Now we move to the muon, which is like the electron but much more massive. Chances to exchange with virtual particles is the square of the mass of the particle, so a more massive particle the more likely it will exchange virtual particles. Since the muon is so much more massive (40,000 times massive) than the electron, the likelihood that there will be virtual gluon exchange or virtual Higgs exchange is much more likely. So we do our thing of plugging all of that into a super computer to get the calculate g-factor. We then do our experiment where we spin it like a top to get the g-factor that way. Then we look at the two values and take into consideration the fine structure constant. And that's this experiment. And what they found is that the two numbers are off, by a quite a bit. Enough to point out that our super computers aren't taking into consideration all the various virtual exchanges that COULD happen. AND THAT is what the big deal is.
Don't trust particle physicists! A lot junk science articles come from particle physicists specifically because it's a big part of their job to look for new particles and they get a lot of their funding from making bold claims like this. lol I'm mostly kidding, but always take into account what a person's motivation (monetary motivation specifically) before believing what they say.

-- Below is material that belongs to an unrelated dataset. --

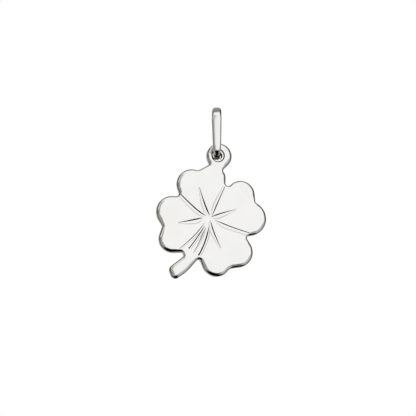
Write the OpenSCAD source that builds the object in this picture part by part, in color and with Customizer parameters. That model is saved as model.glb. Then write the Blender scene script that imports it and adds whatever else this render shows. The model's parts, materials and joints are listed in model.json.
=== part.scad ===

I admit I'm taking your joke a little too seriously - Dr. Hossenfelder's misguidedcrusade against particle physics has made me sensitive to this - but this isn't so much a new particle as it is testing a prediction of quantum theory against experimental results and confirming 20 years of discrepancy. Amusingly, the reason they're getting excited now is because they're getting closer to refining the calculation to a 5σ difference from theory - in other words, they already knew it was potentially new physics, and this is trying to confirm it.
I recommend the PBS Space Time video if you want a thorough (if a bit technical) explanation, or Fermilab's which breaks it out a bit more simply.
I got called out in a very good way! You're absolutely right that I got that opinion from Sabine Hossenfelder who does have some weird opinions tbh. For example, she seems to be obsessed with Elon Musk (EW!).